Former councilmember proud of comprehensive plan, youth committee

Posted

Kyle Schlachter, who was elected to a two-year term on Littleton's city council in 2017, lost his reelection bid in November. We asked him about his time on council, and what comes next.

What are you proud of from your time on city council?

I'm proud we completed the city's first comprehensive plan since the 1980s, and the first-ever transportation master plan. They're great documents, and even if they're not perfect, they're a foundation for city to move forward.

Starting the Next Generation Advisory Committee, which engages millennials in civic affairs, was a heavy lift. It took over a year, but it's a big step toward getting young people involved.

What didn't you get finished?

I don't think anything was left unfinished. Envision Littleton, which produced the comprehensive plan and TMP, was a heavy lift. Finishing those in two years was unprecedented. Instituting a lodging tax would've been nice, but it may have proven difficult.

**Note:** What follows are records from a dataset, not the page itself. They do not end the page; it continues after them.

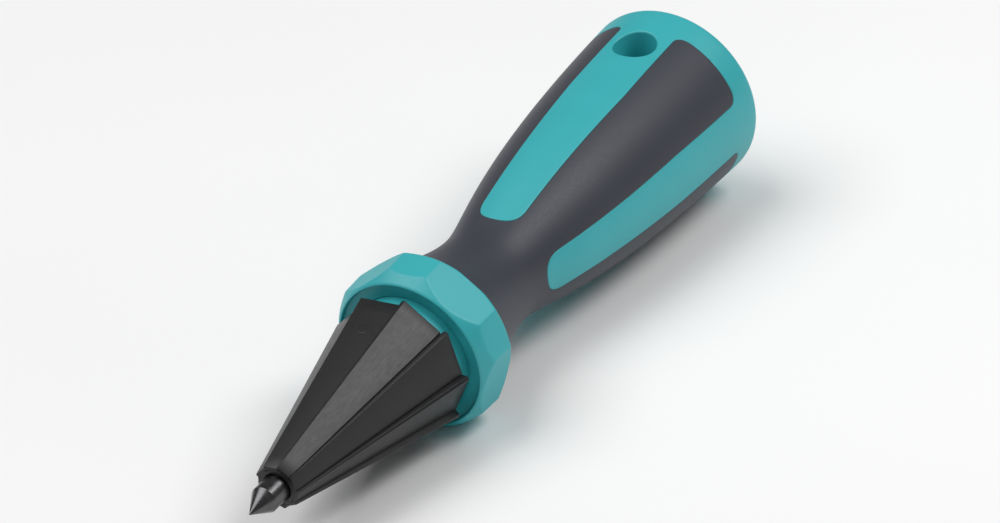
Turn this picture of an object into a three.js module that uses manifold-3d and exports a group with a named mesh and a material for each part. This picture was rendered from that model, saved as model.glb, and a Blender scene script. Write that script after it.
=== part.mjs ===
// Hand deburring tool: a nine-edged conical cutter on a pointed spindle, a collar with
// anti-roll flats, and a two-component handle. Millimetres. The tool is drawn along local X
// with the point at x = 0 and the hang hole upright, then laid down on the collar's lowest
// flat and the butt, so that +Z is up and the origin is under the middle of the tool.
import * as THREE from 'three';
import { mergeVertices } from 'three/addons/utils/BufferGeometryUtils.js';
import Module from 'manifold-3d';

const wasm = await Module();
wasm.setup();

// ---- driving dimensions, mm ----
const seam = 0.25;              // clearance between pieces that touch or are moulded together

const spindleRadius = 2.6;      // ground centre spindle
const pointLength = 4.7;        // its conical point
const tangFlats = 7.2;          // across flats of the hexagonal tang moulded into the handle
const tangSetback = 4.8;        // from the front of the grip
const tangLength = 30;

const cutterFrontX = 8.7;       // distance from the point to the cutter
const cutterFrontRadius = 4.45;
const cutterLength = 40.8;
const cutterBaseRadius = 14.1;
const toothCount = 9;
const toothPhase = 9.5;         // degrees from the top of the tool to a cutting edge
const landSweep = 2.6;          // degrees, narrow land in front of each cutting edge
const grooveSweep = 1.2;        // degrees, groove at the foot of each step
const landDrop = 0.022;         // share of the local radius that the land falls
const panelDrop = 0.095;        // share of the local radius that a panel falls to its foot
const grooveDrop = 0.125;       // share of the local radius at the bottom of the groove

const frontRingWall = 0.65;     // retaining ring round the spindle at the cutter's nose
const frontRingDepth = 1.6;
const frontRingProud = 0.12;

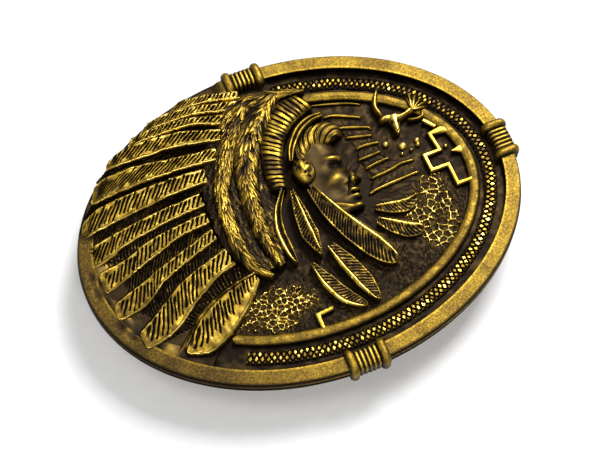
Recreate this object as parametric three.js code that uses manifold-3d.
// Oval western belt buckle: a base plate with soldered overlays on the front, and a fixed hook and a
// swinging belt loop on the back. Millimetres. The buckle lies face up on its hook, lugs and loop, and the
// origin is on that surface, under the middle of its outer box. +X runs along the belt towards the loop's
// end, +Y is up as worn, and +Z points out of the front. Heights below count from the plate's back face.
import * as THREE from "three";
import { mergeVertices } from "three/addons/utils/BufferGeometryUtils.js";
import Module from "manifold-3d";

const wasm = await Module();
wasm.setup();

// ---- Driving dimensions ----
const PLATE_A = 46; // half length of the oval
const PLATE_B = 34.9; // half height of the oval
const PLATE_T = 1.2; // thickness of the base plate
const RIM_W = 3.3; // width of the flat outer rim
const RIM_TOP = 3.2; // top of the rim above the back face
const BRAID_OUT = 4.8; // from the plate's edge to the braid band's outer edge
const BRAID_IN = 7.6;
const BRAID_TOP = 2.0;
const RING_OUT = 8.4; // from the plate's edge to the inner ring's outer edge
const RING_IN = 10.7;
const RING_TOP = 2.7;
const SOLDER_GAP = 0.3; // room for solder between overlays that meet
const BEVEL = 0.3; // softened upper edge of the bands that follow the oval
const LINE_STEPS = 4; // segments between two points of a smooth outline

// Belt hardware on the back, for a 38 to 40 mm strap.
const PIVOT_X = 14; // hinge axis of the belt loop
const PIVOT_Z = -5.5;
const LOOP_LENGTH = 16; // from the hinge axis to the middle of the outer bar
const LOOP_HALF_WIDTH = 23; // middle of each side arm
const WIRE_R = 1.5; // radius of the loop's wire
const BORE_R = 1.7; // radius of the lug's hole, which clears the turning wire
const LUG_Y = 20; // outer face of each lug
const LUG_T = 3;
const LUG_R = 3; // from the hinge axis to the lug's flanks and to its foot
const LUG_FOOT = 1.6; // half length of the flat foot that the buckle lies on
const LUG_CORNER = 1.4; // cut off each side of the foot
const GROUND_Z = PIVOT_Z - LUG_R; // the surface that the buckle lies on
const LOOP_DROP = Math.asin((LUG_R - WIRE_R) / LOOP_LENGTH); // the loop hangs down to the same surface
const HOOK_X = -33;
const HOOK_R = 2;
const HOOK_REACH = 8.6; // how far the hook's tip stands out beyond its post
const HOOK_BASE_R = 3.8;
const HOOK_BASE_T = 1.2;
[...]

I hope the new council takes up some of the ballot measures we talked about: a lodging tax, a sales tax increase, short-term rental regulations and direct election of the mayor. This council will also likely have to deal with redistricting after the 2020 census.

Why do you feel you weren't reelected?

I couldn't say for sure. I think it was a close race. Scott Melin, who won a seat, and I held a lot of the same views. I'm glad I endorsed him and I'm glad he was elected. My message was similar to when I ran two years ago: We need to be proactive, forward-thinking, and looking at the big picture. I'm not a single-issue guy. There's not one thing I'm running to push or oppose, just a solid forward-thinking perspective. Being the incumbent, I heard from people who thought I had an advantage.

What's next for you?

I still work for the Department of Agriculture, promoting Colorado's wine industry, so that'll be at the forefront of my activities. I'll be able to spend more time with my kids. On council, I'd be away three or four nights a week, and now have more time to read them books and tuck them in.

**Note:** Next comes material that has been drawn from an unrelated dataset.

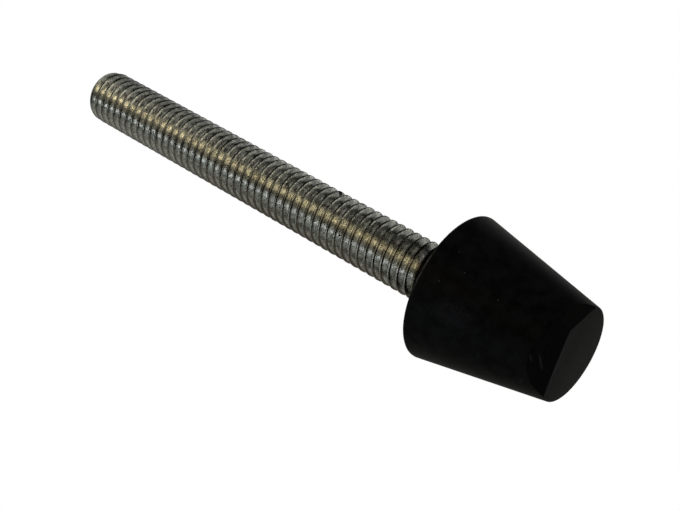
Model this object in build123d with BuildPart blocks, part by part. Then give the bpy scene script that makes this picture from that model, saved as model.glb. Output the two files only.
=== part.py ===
import os
from math import cos, radians, sin

from build123d import *

# Conical rubber mount on a fully threaded steel stud.
# Millimetres. The origin is the centre of the flat nose face and +Z runs up along the stud.

# Rubber body
nose_radius = 4.73              # flat nose face that bears on the surface below
back_radius = 7.42              # wide back face, where the stud comes out
rubber_height = 13.5            # from the nose face to the back face
nose_edge_radius = 0.15         # moulded edges are all but sharp
back_edge_radius = 0.2

# Stud with an M6 x 1 thread
crest_radius = 2.95             # the bare stud, drawn over the crests of its thread
pitch_radius = 2.675            # the buried stud, whose thread grooves are full of rubber
mouth_taper = 0.3               # the rubber's mouth closes on the crests over this depth
stud_projection = 50.0          # from the rubber's back face to the stud's tip
tip_chamfer = 0.6               # 45 degree lead on the free end

# Anchor head on the stud's buried end
head_radius = 4.4
head_thickness = 2.0
head_edge_chamfer = 0.3
rubber_under_head = 4.6         # rubber left between the head and the nose face

# Two flat cuts that pare the edge of the nose, side by side.
# Each has a direction round +Z from +X in degrees, a distance from the axis to the cut
# on the nose face, and a height up the side at which the cut runs out.
long_cut_direction = -109.0
long_cut_distance = 2.9
long_cut_height = 1.9
short_cut_direction = -48.0
short_cut_distance = 3.85
short_cut_height = 1.0

# Places along the axis
head_top = rubber_under_head + head_thickness
stud_tip = rubber_height + stud_projection

os.makedirs("parts", exist_ok=True)

# Stud: one turned piece, a flat round head and a shank up to the chamfered tip
with BuildPart() as threaded_stud:
    with BuildSketch(Plane.XZ) as stud_section:
        with BuildLine() as stud_outline:
            Polyline(
                (0, rubber_under_head),
                (head_radius, rubber_under_head),
                (head_radius, head_top),
                (pitch_radius, head_top),
                (pitch_radius, rubber_height - mouth_taper),
                (crest_radius, rubber_height),
                (crest_radius, stud_tip),
                (0, stud_tip),
                close=True,
            )
        make_face()
        head_rim = stud_section.vertices().group_by(Axis.X)[-1]
        chamfer(head_rim, length=head_edge_chamfer)
        tip_rim = stud_section.vertices().group_by(Axis.Y)[-1].sort_by(Axis.X)[-1]
        chamfer(tip_rim, length=tip_chamfer)
    revolve(axis=Axis.Z)

# Rubber body: a tapered plug moulded round the head and the first turns of the thread
with BuildPart() as rubber_body:
    with BuildSketch(Plane.XZ) as rubber_section:
        with BuildLine() as rubber_outline:
            Polyline(
                (0, 0),
                (nose_radius, 0),
                (back_radius, rubber_height),
                (0, rubber_height),
                close=True,
            )
        make_face()
        nose_corner = rubber_section.vertices().group_by(Axis.Y)[0].sort_by(Axis.X)[-1]
        fillet(nose_corner, radius=nose_edge_radius)
        back_corner = rubber_section.vertices().group_by(Axis.Y)[-1].sort_by(Axis.X)[-1]
        fillet(back_corner, radius=back_edge_radius)
    revolve(axis=Axis.Z)

    # Pared edge of the nose: each cut takes off a wedge along a chord of the nose face.
    # It meets the tapered side where that has widened to cut_reach.
    side_slope = (back_radius - nose_radius) / rubber_height
    for direction, distance, height in (
        (long_cut_direction, long_cut_distance, long_cut_height),
        (short_cut_direction, short_cut_distance, short_cut_height),
    ):
        cut_reach = nose_radius + side_slope * height
        cut_run = cut_reach - distance
        angle = radians(direction)
        cut_plane = Plane(
            origin=(0, 0, 0),
            x_dir=(cos(angle), sin(angle), 0),
            z_dir=(sin(angle), -cos(angle), 0),
        )
        with BuildSketch(cut_plane) as cut_section:
            with BuildLine() as cut_outline:
                Polyline(
                    (distance - cut_run, -height),
                    (distance + 2 * cut_run, 2 * height),
                    (distance + 2 * cut_run, -height),
                    close=True,
                )
            make_face()
        extrude(amount=back_radius, both=True, mode=Mode.SUBTRACT)

    # Cavity: the rubber is bonded to every face of the stud that it covers
    add(threaded_stud.part, mode=Mode.SUBTRACT)

threaded_stud.part.label = "threaded_stud"
rubber_body.part.label = "rubber_body"

export_step(threaded_stud.part, "parts/threaded_stud.step")
export_step(rubber_body.part, "parts/rubber_body.step")
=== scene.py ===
from math import atan, cos, pi, radians, sin, tan

import bpy
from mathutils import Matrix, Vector


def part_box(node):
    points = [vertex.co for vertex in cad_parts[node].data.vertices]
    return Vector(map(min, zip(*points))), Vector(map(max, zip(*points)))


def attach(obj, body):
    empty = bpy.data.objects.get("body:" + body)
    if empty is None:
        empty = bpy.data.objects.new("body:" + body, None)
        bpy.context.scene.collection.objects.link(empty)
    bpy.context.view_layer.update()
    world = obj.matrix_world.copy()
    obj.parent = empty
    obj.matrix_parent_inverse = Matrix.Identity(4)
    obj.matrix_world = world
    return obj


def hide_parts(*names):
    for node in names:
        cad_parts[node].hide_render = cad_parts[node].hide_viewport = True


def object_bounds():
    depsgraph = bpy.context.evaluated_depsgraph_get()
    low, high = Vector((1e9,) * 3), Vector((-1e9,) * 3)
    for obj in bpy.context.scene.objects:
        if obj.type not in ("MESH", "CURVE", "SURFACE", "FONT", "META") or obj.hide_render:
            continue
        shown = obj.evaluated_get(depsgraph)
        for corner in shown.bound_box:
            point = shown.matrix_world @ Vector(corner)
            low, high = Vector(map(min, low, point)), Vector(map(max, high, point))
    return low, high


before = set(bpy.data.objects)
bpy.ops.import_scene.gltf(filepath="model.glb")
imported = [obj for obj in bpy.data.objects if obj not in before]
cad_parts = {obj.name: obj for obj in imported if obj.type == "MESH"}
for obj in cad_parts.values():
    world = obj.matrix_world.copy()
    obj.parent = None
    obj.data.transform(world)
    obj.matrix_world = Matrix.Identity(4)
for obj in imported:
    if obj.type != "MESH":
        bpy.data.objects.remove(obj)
cad_low, cad_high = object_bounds()

# Camera
# It stands low on the nose side of the mount, a hand's width away, and is rolled so that
# the stud runs from the upper left of the picture down to the rubber at the lower right.
MM = 0.001
camera_place = (0.0, -105.53 * MM, -37.88 * MM)
camera_turn = (radians(140.505), radians(47.876), radians(43.410))
camera_lens = 66.225
bpy.ops.object.camera_add(location=camera_place, rotation=camera_turn)
camera = bpy.context.object
camera.name = "camera"
camera.data.sensor_width = 36.0
camera.data.lens = camera_lens
camera.data.clip_start = 1 * MM
bpy.context.scene.camera = camera


# Threaded stud
# A length of rolled M6 x 1 steel thread, zinc plated and dulled by handling. Its buried end
# has a plain shank and a flat round head, and the rubber is moulded on over both.
stud_low, stud_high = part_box("threaded_stud")
rubber_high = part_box("rubber_body")[1]
pitch = 1.0 * MM
crest_radius = 2.95 * MM
half_angle = radians(30)
pitch_radius = 2.675 * MM
flank_radius = 2.62 * MM
sharp_height = pitch / 2 / tan(half_angle)
root_rounding = 0.1 * MM
crest_rounding = 0.03 * MM
thread_phase = 0.87
steps_per_turn = 72
buried_thread = 0.6 * MM
tip_height = stud_high.z
mouth_height = rubber_high.z
head_bottom = stud_low.z
head_thickness = 2.0 * MM
head_radius = stud_high.x
tip_chamfer = 0.6 * MM
faced_off = 0.01 * MM
same_place = 0.001 * MM
hair = 0.0001 * MM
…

At the moment, I have no plans to run for any office. I may consider applying for boards and commissions. Councilmembers Scott Melin and Kelly Milliman asked if I'd be a sounding board as they settle into council, and I said I'd be happy to.

What are your hopes and concerns for this new council?

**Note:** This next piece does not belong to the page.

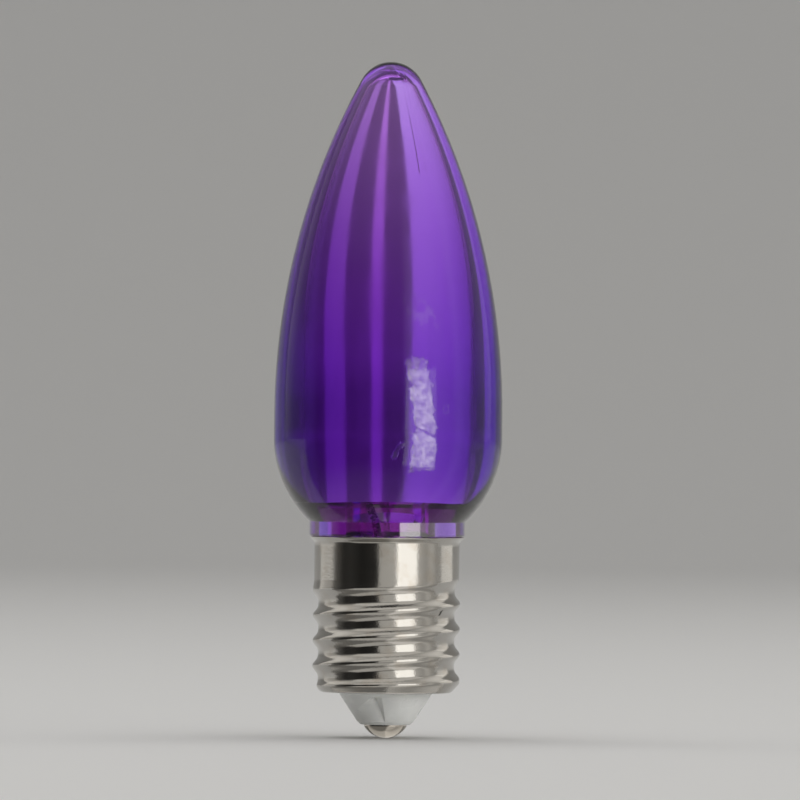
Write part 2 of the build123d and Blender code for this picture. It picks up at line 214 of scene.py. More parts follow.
def makeMarkMask():
    # a leaning, ragged-edged patch on a round surface, in mm from its middle:
    # side = radius times the angle from its azimuth, less lean times height; up = height less tilt
    # times side; inside where the larger of |side| - halfWidth and |up| - halfHeight is below 0, on
    # surfaces further out than leastRadius
    inputs = {"Azimuth": 0.0, "Height": 30.0, "HalfWidth": 1.0, "HalfHeight": 1.0, "Lean": 0.0,
              "Tilt": 0.0, "Ragged": 0.0, "Grain": 900.0, "Soft": 0.1, "LeastRadius": 0.0, "Torn": 0.0}
    group, start, end = effectGroup("markMask", inputs, ["Mask"])
    nodes, links = group.nodes, group.links
    value = start.outputs

    def step(operation, *sources):
        return combine(nodes, links, operation, *sources)

    place = nodes.new("ShaderNodeTexCoord")
    axes = nodes.new("ShaderNodeSeparateXYZ")
    links.new(place.outputs["Object"], axes.inputs[0])
    x, y, z = (step("DIVIDE", axes.outputs[k], mm) for k in range(3))
    radius = step("SQRT", step("ADD", step("MULTIPLY", x, x), step("MULTIPLY", y, y)))
    angle = step("ARCTAN2", x, step("MULTIPLY", y, -1.0))
    away = step("SUBTRACT", angle, step("RADIANS", value["Azimuth"]))
    up = step("SUBTRACT", z, value["Height"])
    side = step("SUBTRACT", step("MULTIPLY", away, radius), step("MULTIPLY", up, value["Lean"]))
    up = step("SUBTRACT", up, step("MULTIPLY", side, value["Tilt"]))
    noise = nodes.new("ShaderNodeTexNoise")
    noise.inputs["Detail"].default_value = 5
    noise.inputs["Roughness"].default_value = 0.65
    links.new(place.outputs["Object"], noise.inputs["Vector"])
    links.new(value["Grain"], noise.inputs["Scale"])
    shades = nodes.new("ShaderNodeSeparateColor")
    links.new(noise.outputs["Color"], shades.inputs[0])
    swing = step("MULTIPLY", value["Ragged"], 4.0)
    swingA = step("MULTIPLY", step("SUBTRACT", shades.outputs[0], 0.5), swing)
    swingB = step("MULTIPLY", step("SUBTRACT", shades.outputs[1], 0.5), swing)
    across = step("SUBTRACT", step("ABSOLUTE", step("ADD", side, swingA)), value["HalfWidth"])
    along = step("SUBTRACT", step("ABSOLUTE", step("ADD", up, swingB)), value["HalfHeight"])
    outside = step("MAXIMUM", across, along)
    mask = rangeOf(nodes, links, outside, value["Soft"], 0.0, 0.0, 1.0)
    mask = step("MULTIPLY", mask, step("GREATER_THAN", radius, value["LeastRadius"]))
    holes = rangeOf(nodes, links, shades.outputs[2], 0.42, 0.56, 0.0, 1.0)
    kept = step("SUBTRACT", 1.0, step("MULTIPLY", value["Torn"], holes))
    links.new(step("MULTIPLY", mask, kept), end.inputs["Mask"])
    return group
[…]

I hope they stay positive, proactive and forward-thinking. There are multiple potential ballot initiatives to consider, and rezones coming. I hope they can work together and not rehash the past. I hope the mayoral election by council, which came down to a split vote, isn't an indication of the future. Especially since councilmember Carol Fey endorsed challengers to two sitting councilmembers: me and Jerry Valdes, who was selected as mayor.

I really enjoyed my time on council. I thought we got a lot accomplished. I would have loved to keep serving the community, but I'm hopeful that the new council will continue on the path that the prior council set for them.